--- Start ---

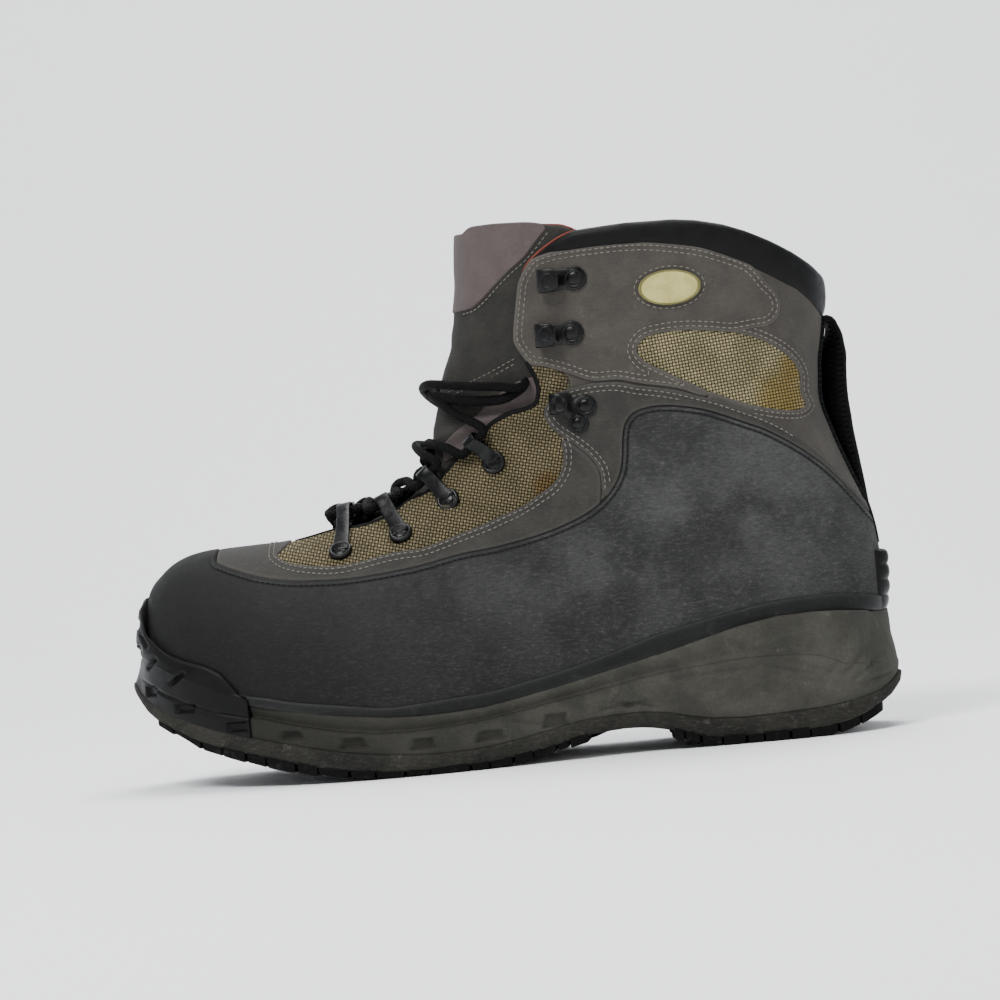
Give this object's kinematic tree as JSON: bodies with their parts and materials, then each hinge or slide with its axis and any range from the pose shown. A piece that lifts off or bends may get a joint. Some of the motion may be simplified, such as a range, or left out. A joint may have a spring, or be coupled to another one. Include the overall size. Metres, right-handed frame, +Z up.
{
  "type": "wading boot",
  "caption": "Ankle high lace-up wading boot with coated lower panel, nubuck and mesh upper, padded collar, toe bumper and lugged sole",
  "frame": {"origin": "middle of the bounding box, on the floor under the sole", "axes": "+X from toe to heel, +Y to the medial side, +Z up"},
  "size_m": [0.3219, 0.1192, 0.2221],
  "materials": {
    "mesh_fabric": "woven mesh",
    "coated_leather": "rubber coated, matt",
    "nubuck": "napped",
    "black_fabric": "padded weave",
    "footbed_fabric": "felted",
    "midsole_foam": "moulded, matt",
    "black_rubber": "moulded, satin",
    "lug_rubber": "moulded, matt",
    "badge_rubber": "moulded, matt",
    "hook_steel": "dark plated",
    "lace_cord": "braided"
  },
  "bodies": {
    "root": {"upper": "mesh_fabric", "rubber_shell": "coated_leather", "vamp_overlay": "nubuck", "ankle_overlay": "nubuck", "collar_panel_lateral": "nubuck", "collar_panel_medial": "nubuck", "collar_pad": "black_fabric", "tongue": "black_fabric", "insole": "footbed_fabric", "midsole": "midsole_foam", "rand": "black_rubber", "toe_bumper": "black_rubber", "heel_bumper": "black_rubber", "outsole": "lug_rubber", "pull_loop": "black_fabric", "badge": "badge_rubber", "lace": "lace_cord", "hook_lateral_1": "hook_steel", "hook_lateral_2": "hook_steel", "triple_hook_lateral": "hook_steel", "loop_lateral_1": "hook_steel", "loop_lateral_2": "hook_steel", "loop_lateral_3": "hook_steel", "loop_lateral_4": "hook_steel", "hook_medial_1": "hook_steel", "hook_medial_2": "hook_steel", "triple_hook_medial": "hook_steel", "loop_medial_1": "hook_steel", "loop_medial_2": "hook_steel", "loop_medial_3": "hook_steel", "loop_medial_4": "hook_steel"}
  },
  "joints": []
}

--- End ---

What to work on:
Find how many of the lines above have the word "frame" in them. State only that number.

Exercise answer:
2